> Work to be completed:
Repeat exactly, and only, the lines from the one that contains "The Blender code" through the one that contains "return finish.dressed(tone, 0.60 - 0.14", both ends included.

> Extracted information:
——
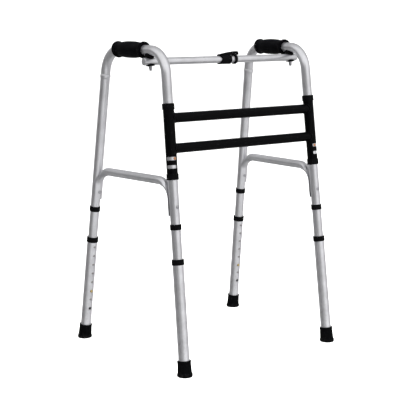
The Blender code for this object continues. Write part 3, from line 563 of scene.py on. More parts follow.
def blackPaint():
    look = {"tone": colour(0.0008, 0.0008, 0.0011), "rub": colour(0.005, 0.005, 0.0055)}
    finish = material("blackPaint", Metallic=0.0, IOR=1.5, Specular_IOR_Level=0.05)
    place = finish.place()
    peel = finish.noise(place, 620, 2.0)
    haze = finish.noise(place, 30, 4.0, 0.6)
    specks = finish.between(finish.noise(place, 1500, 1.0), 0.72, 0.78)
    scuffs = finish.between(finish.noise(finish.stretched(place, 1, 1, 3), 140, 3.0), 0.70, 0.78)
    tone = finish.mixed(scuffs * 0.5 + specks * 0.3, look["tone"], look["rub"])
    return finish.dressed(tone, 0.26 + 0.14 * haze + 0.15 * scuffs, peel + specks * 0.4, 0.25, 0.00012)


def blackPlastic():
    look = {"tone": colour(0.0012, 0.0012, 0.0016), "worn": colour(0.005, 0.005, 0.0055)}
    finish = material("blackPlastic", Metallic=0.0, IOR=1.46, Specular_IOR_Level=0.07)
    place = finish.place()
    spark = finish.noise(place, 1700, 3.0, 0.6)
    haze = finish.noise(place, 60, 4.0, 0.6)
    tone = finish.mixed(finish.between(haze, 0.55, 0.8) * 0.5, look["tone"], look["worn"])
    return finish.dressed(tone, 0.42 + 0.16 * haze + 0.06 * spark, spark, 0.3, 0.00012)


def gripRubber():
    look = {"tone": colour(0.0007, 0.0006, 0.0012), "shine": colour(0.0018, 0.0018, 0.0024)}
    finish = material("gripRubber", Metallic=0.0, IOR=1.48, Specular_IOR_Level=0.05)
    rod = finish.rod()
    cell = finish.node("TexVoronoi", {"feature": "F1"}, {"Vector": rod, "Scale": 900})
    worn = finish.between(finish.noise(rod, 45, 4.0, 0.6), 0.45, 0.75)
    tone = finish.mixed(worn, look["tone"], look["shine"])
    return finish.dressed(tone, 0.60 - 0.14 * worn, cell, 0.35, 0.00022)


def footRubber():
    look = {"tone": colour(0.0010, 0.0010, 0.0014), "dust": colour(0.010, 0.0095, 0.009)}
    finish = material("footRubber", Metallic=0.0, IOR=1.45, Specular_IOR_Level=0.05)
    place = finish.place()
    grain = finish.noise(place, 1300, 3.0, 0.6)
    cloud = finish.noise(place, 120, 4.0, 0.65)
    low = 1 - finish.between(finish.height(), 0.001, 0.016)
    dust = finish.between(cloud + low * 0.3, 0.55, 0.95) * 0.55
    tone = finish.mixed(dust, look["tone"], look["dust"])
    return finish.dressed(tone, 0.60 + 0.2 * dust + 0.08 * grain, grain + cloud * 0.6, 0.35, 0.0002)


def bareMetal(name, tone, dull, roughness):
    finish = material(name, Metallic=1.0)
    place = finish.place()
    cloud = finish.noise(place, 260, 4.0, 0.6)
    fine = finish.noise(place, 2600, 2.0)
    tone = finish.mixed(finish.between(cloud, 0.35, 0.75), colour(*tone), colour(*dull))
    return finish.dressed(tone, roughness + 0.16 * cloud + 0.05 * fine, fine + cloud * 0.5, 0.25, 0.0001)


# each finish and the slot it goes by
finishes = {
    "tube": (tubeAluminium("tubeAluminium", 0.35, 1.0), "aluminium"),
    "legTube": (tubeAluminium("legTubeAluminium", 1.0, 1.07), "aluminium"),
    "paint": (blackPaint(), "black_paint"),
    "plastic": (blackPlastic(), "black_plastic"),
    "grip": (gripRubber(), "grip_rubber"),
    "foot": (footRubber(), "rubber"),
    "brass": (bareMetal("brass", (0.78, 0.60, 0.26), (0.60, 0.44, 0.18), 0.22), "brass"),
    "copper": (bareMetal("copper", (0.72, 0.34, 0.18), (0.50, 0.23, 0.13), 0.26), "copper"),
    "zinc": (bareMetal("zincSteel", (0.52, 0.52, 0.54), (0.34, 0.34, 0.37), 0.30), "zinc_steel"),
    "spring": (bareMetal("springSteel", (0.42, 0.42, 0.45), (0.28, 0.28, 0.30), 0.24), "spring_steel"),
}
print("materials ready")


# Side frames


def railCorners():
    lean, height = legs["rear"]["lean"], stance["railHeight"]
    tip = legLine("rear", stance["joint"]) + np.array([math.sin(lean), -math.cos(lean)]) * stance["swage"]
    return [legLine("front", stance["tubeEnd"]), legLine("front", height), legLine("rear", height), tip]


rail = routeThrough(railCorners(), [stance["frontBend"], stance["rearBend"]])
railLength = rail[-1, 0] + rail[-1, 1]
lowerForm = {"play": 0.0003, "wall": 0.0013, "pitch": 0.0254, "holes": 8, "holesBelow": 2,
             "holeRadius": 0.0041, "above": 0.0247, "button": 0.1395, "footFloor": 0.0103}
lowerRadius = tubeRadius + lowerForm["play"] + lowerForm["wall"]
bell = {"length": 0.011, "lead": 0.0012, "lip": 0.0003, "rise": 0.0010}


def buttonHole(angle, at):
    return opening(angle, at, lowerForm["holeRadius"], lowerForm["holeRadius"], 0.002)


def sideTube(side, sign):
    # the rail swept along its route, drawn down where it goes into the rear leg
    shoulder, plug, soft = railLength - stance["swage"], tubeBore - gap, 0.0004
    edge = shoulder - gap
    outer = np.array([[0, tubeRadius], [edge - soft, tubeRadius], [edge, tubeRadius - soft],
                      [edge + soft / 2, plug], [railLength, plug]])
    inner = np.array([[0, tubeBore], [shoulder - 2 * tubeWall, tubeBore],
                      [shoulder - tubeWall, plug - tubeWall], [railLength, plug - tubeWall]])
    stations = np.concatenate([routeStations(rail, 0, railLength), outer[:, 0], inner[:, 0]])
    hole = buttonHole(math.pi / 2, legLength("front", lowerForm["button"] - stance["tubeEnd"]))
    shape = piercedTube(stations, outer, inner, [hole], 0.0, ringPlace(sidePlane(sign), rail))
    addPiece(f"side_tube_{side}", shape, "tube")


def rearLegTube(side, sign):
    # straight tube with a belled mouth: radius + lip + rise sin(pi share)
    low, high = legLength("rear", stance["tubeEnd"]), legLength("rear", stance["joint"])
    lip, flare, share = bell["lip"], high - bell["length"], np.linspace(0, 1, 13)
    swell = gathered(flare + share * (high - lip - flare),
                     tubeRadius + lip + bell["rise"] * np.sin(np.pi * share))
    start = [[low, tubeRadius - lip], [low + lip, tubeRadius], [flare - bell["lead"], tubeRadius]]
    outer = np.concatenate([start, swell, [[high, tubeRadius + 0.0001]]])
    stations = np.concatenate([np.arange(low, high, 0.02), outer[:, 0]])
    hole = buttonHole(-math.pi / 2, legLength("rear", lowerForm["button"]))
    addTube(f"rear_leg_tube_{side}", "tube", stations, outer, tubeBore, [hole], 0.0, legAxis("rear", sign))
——
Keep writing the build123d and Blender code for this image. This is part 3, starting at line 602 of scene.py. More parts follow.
——
> Result for this exercise:
The Blender code for this object continues. Write part 3, from line 563 of scene.py on. More parts follow.
def blackPaint():
    look = {"tone": colour(0.0008, 0.0008, 0.0011), "rub": colour(0.005, 0.005, 0.0055)}
    finish = material("blackPaint", Metallic=0.0, IOR=1.5, Specular_IOR_Level=0.05)
    place = finish.place()
    peel = finish.noise(place, 620, 2.0)
    haze = finish.noise(place, 30, 4.0, 0.6)
    specks = finish.between(finish.noise(place, 1500, 1.0), 0.72, 0.78)
    scuffs = finish.between(finish.noise(finish.stretched(place, 1, 1, 3), 140, 3.0), 0.70, 0.78)
    tone = finish.mixed(scuffs * 0.5 + specks * 0.3, look["tone"], look["rub"])
    return finish.dressed(tone, 0.26 + 0.14 * haze + 0.15 * scuffs, peel + specks * 0.4, 0.25, 0.00012)


def blackPlastic():
    look = {"tone": colour(0.0012, 0.0012, 0.0016), "worn": colour(0.005, 0.005, 0.0055)}
    finish = material("blackPlastic", Metallic=0.0, IOR=1.46, Specular_IOR_Level=0.07)
    place = finish.place()
    spark = finish.noise(place, 1700, 3.0, 0.6)
    haze = finish.noise(place, 60, 4.0, 0.6)
    tone = finish.mixed(finish.between(haze, 0.55, 0.8) * 0.5, look["tone"], look["worn"])
    return finish.dressed(tone, 0.42 + 0.16 * haze + 0.06 * spark, spark, 0.3, 0.00012)


def gripRubber():
    look = {"tone": colour(0.0007, 0.0006, 0.0012), "shine": colour(0.0018, 0.0018, 0.0024)}
    finish = material("gripRubber", Metallic=0.0, IOR=1.48, Specular_IOR_Level=0.05)
    rod = finish.rod()
    cell = finish.node("TexVoronoi", {"feature": "F1"}, {"Vector": rod, "Scale": 900})
    worn = finish.between(finish.noise(rod, 45, 4.0, 0.6), 0.45, 0.75)
    tone = finish.mixed(worn, look["tone"], look["shine"])
    return finish.dressed(tone, 0.60 - 0.14 * worn, cell, 0.35, 0.00022)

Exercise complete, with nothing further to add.